In the experiments, we used the same training set and testing set as in the simulation. 2000 different digit images in the training set were used to train the network. To demonstrate the proposed scheme, we acquired a very small amount of data to reconstruct the testing digits. In order to speed up the convergence of the DNN model, we used the optimization Adam, and an algorithm for first-order gradient-based optimization of stochastic objective functions33, instead of SGD, in the training. The experimental results for β = 0.1 and β = 0.05 are plotted in Fig. 6. In this figure, the images in the first row are the ground truth images of four digits in the testing set.

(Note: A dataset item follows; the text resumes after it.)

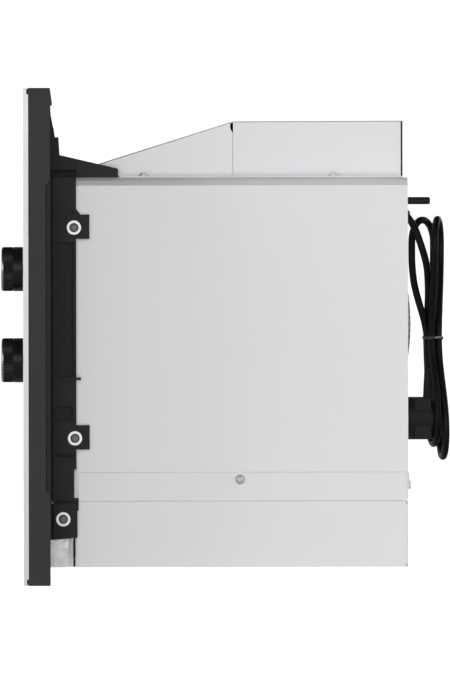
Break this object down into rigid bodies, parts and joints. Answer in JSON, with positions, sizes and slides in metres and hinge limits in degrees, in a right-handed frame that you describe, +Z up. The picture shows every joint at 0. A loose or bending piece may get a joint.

Due to the small β and noise in the system, the reconstructed images using the conventional GI are corrupted by noise as shown in the second row in Fig. 6. One cannot recognize any the visible feature about the target digits from these reconstructed images. However, when we sent them into the trained DNN model, we obtained the corresponding images shown in the third row in Fig. 6. Although they do not resemble exactly the ground truths, the image reconstructed by GIDL contain enough features to recognize. In contrast, the images reconstructed using CSGI are still recognizable at the measurement ratio β = 0.1, but become totally corrupted when β = 0.05. This suggests that GIDL has a better performance than CSGI at low measurement ratio.

## Conclusion

In conclusion, we have demonstrated the novel technique of GIDL using both numerical and optical experiments. We have analyzed the performance of conventional GI, CSGI and GIDL under different noise and measurement ratio conditions, and observed that GIDL has much better performance than the others especially when the measurement ratio β is small. This allows the significant reduction of data acquisition time in ghost imaging, giving a promising solution to this challenges that prohibits GI from practical applications. What’s more, our study opens up new possibility for artificial intellectual techniques in the applications of ghost imaging, and in an even more sense, computational imaging.